### Work to complete
Repeat the listing in full, exactly as it stands.

### Data lines
——

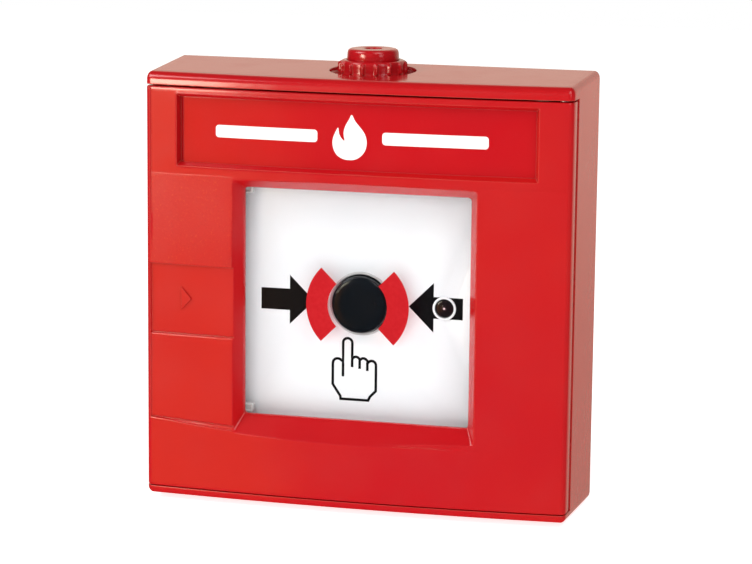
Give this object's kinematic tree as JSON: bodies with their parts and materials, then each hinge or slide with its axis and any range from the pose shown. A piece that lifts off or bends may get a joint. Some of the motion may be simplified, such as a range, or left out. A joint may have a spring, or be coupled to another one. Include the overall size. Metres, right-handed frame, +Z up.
{
  "type": "manual call point",
  "caption": "Square wall-mounted manual call point with a hinged front door, breakable square pane, central push button and a cable gland on top.",
  "frame": {"origin": "centre of the flat back plane, where the housing meets the wall", "axes": "+Z up, front faces -Y, +Y points into the wall, +X to the right seen from the front"},
  "size_m": [0.135, 0.0401, 0.1412],
  "materials": {
    "red_housing": "smooth glossy moulding",
    "red_door": "smooth glossy moulding",
    "red_gland": "smooth glossy moulding",
    "label_red": "smooth printed insert",
    "pane_clear": "clear polished",
    "white_plate": "satin white",
    "button_black": "satin black",
    "grey_plastic": "satin light grey",
    "dark_plastic": "satin dark grey",
    "blue_plastic": "satin blue",
    "clear_clip": "translucent grey",
    "board_green": "solder-resist green",
    "steel": "zinc-plated",
    "spring_steel": "drawn wire",
    "black_rubber": "matt rubber"
  },
  "bodies": {
    "housing": {"back_box": "red_housing", "latch_keeper": "steel", "gland_body": "red_gland", "gland_cap": "red_gland", "gland_seal": "black_rubber", "gland_gasket": "black_rubber", "gland_nut": "dark_plastic", "hinge_pin_top": "steel", "hinge_pin_bottom": "steel", "carrier_frame": "grey_plastic", "carrier_screw_1": "steel", "carrier_screw_2": "steel", "carrier_screw_3": "steel", "carrier_screw_4": "steel", "face_plate": "white_plate", "button_ring": "grey_plastic", "guide_bush": "white_plate", "circuit_board": "board_green", "board_screw_1": "steel", "board_screw_2": "steel", "board_screw_3": "steel", "board_screw_4": "steel", "terminal_block": "blue_plastic", "terminal_screw_1": "steel", "terminal_screw_2": "steel", "terminal_screw_3": "steel", "terminal_screw_4": "steel", "terminal_screw_5": "steel", "terminal_screw_6": "steel", "capacitor": "dark_plastic", "controller_chip": "dark_plastic", "line_choke": "dark_plastic", "led_light_guide": "button_black", "led_ring": "white_plate", "led_chip": "white_plate", "microswitch_body": "dark_plastic", "reset_spring": "spring_steel", "button_spring": "spring_steel"},
    "door": {"door_shell": "red_door", "label_insert": "label_red", "glass_pane": "pane_clear", "pane_clip_top_left": "clear_clip", "pane_clip_top_right": "clear_clip", "pane_clip_bottom_left": "clear_clip", "pane_clip_bottom_right": "clear_clip", "latch_cover": "dark_plastic", "latch_spring": "spring_steel", "pane_retainer_left": "spring_steel", "pane_retainer_right": "spring_steel"},
    "latch": {"latch_bar": "grey_plastic"},
    "button": {"button_cap": "button_black", "button_plunger": "white_plate"},
    "switch_lever": {"microswitch_lever": "steel"},
    "switch_tip": {"microswitch_plunger": "white_plate"},
    "reset": {"reset_slider": "blue_plastic"}
  },
  "joints": [
    {"name": "door_hinge", "type": "hinge", "parent": "housing", "child": "door", "pos_m": [0.0629, -0.0332, 0], "axis": [0, 0, 1], "range_deg": [0, 110]},
    {"name": "latch_slide", "type": "slide", "parent": "door", "child": "latch", "axis": [1, 0, 0], "range_m": [-0.0022, 0], "deforming": ["latch_spring"]},
    {"name": "button_push", "type": "slide", "parent": "housing", "child": "button", "axis": [0, 1, 0], "range_m": [0, 0.003], "stiffness_N_per_m": 800, "springref_m": -0.001, "deforming": ["button_spring"]},
    {"name": "switch_lever_turn", "type": "hinge", "parent": "housing", "child": "switch_lever", "pos_m": [0.017, -0.0126, -0.00375], "axis": [0, 0, -1], "range_deg": [0, 10.2]},
    {"name": "switch_tip_slide", "type": "slide", "parent": "housing", "child": "switch_tip", "axis": [0, 1, 0], "range_m": [0, 0.00061]},
    {"name": "reset_pull", "type": "slide", "parent": "housing", "child": "reset", "axis": [0, 0, -1], "range_m": [0, 0.0015], "stiffness_N_per_m": 300, "springref_m": -0.001, "deforming": ["reset_spring"]}
  ],
  "couplings": [
    {"joint": "switch_lever_turn", "follows": "button_push", "rad_per_m": 58.178},
    {"joint": "switch_tip_slide", "follows": "button_push", "ratio": 0.2}
  ]
}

——

### Exercise answer
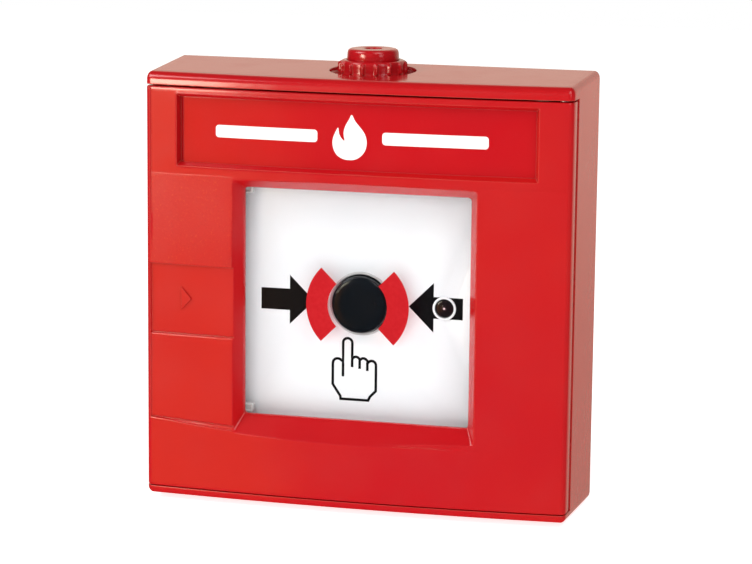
Give this object's kinematic tree as JSON: bodies with their parts and materials, then each hinge or slide with its axis and any range from the pose shown. A piece that lifts off or bends may get a joint. Some of the motion may be simplified, such as a range, or left out. A joint may have a spring, or be coupled to another one. Include the overall size. Metres, right-handed frame, +Z up.
{
  "type": "manual call point",
  "caption": "Square wall-mounted manual call point with a hinged front door, breakable square pane, central push button and a cable gland on top.",
  "frame": {"origin": "centre of the flat back plane, where the housing meets the wall", "axes": "+Z up, front faces -Y, +Y points into the wall, +X to the right seen from the front"},
  "size_m": [0.135, 0.0401, 0.1412],
  "materials": {
    "red_housing": "smooth glossy moulding",
    "red_door": "smooth glossy moulding",
    "red_gland": "smooth glossy moulding",
    "label_red": "smooth printed insert",
    "pane_clear": "clear polished",
    "white_plate": "satin white",
    "button_black": "satin black",
    "grey_plastic": "satin light grey",
    "dark_plastic": "satin dark grey",
    "blue_plastic": "satin blue",
    "clear_clip": "translucent grey",
    "board_green": "solder-resist green",
    "steel": "zinc-plated",
    "spring_steel": "drawn wire",
    "black_rubber": "matt rubber"
  },
  "bodies": {
    "housing": {"back_box": "red_housing", "latch_keeper": "steel", "gland_body": "red_gland", "gland_cap": "red_gland", "gland_seal": "black_rubber", "gland_gasket": "black_rubber", "gland_nut": "dark_plastic", "hinge_pin_top": "steel", "hinge_pin_bottom": "steel", "carrier_frame": "grey_plastic", "carrier_screw_1": "steel", "carrier_screw_2": "steel", "carrier_screw_3": "steel", "carrier_screw_4": "steel", "face_plate": "white_plate", "button_ring": "grey_plastic", "guide_bush": "white_plate", "circuit_board": "board_green", "board_screw_1": "steel", "board_screw_2": "steel", "board_screw_3": "steel", "board_screw_4": "steel", "terminal_block": "blue_plastic", "terminal_screw_1": "steel", "terminal_screw_2": "steel", "terminal_screw_3": "steel", "terminal_screw_4": "steel", "terminal_screw_5": "steel", "terminal_screw_6": "steel", "capacitor": "dark_plastic", "controller_chip": "dark_plastic", "line_choke": "dark_plastic", "led_light_guide": "button_black", "led_ring": "white_plate", "led_chip": "white_plate", "microswitch_body": "dark_plastic", "reset_spring": "spring_steel", "button_spring": "spring_steel"},
    "door": {"door_shell": "red_door", "label_insert": "label_red", "glass_pane": "pane_clear", "pane_clip_top_left": "clear_clip", "pane_clip_top_right": "clear_clip", "pane_clip_bottom_left": "clear_clip", "pane_clip_bottom_right": "clear_clip", "latch_cover": "dark_plastic", "latch_spring": "spring_steel", "pane_retainer_left": "spring_steel", "pane_retainer_right": "spring_steel"},
    "latch": {"latch_bar": "grey_plastic"},
    "button": {"button_cap": "button_black", "button_plunger": "white_plate"},
    "switch_lever": {"microswitch_lever": "steel"},
    "switch_tip": {"microswitch_plunger": "white_plate"},
    "reset": {"reset_slider": "blue_plastic"}
  },
  "joints": [
    {"name": "door_hinge", "type": "hinge", "parent": "housing", "child": "door", "pos_m": [0.0629, -0.0332, 0], "axis": [0, 0, 1], "range_deg": [0, 110]},
    {"name": "latch_slide", "type": "slide", "parent": "door", "child": "latch", "axis": [1, 0, 0], "range_m": [-0.0022, 0], "deforming": ["latch_spring"]},
    {"name": "button_push", "type": "slide", "parent": "housing", "child": "button", "axis": [0, 1, 0], "range_m": [0, 0.003], "stiffness_N_per_m": 800, "springref_m": -0.001, "deforming": ["button_spring"]},
    {"name": "switch_lever_turn", "type": "hinge", "parent": "housing", "child": "switch_lever", "pos_m": [0.017, -0.0126, -0.00375], "axis": [0, 0, -1], "range_deg": [0, 10.2]},
    {"name": "switch_tip_slide", "type": "slide", "parent": "housing", "child": "switch_tip", "axis": [0, 1, 0], "range_m": [0, 0.00061]},
    {"name": "reset_pull", "type": "slide", "parent": "housing", "child": "reset", "axis": [0, 0, -1], "range_m": [0, 0.0015], "stiffness_N_per_m": 300, "springref_m": -0.001, "deforming": ["reset_spring"]}
  ],
  "couplings": [
    {"joint": "switch_lever_turn", "follows": "button_push", "rad_per_m": 58.178},
    {"joint": "switch_tip_slide", "follows": "button_push", "ratio": 0.2}
  ]
}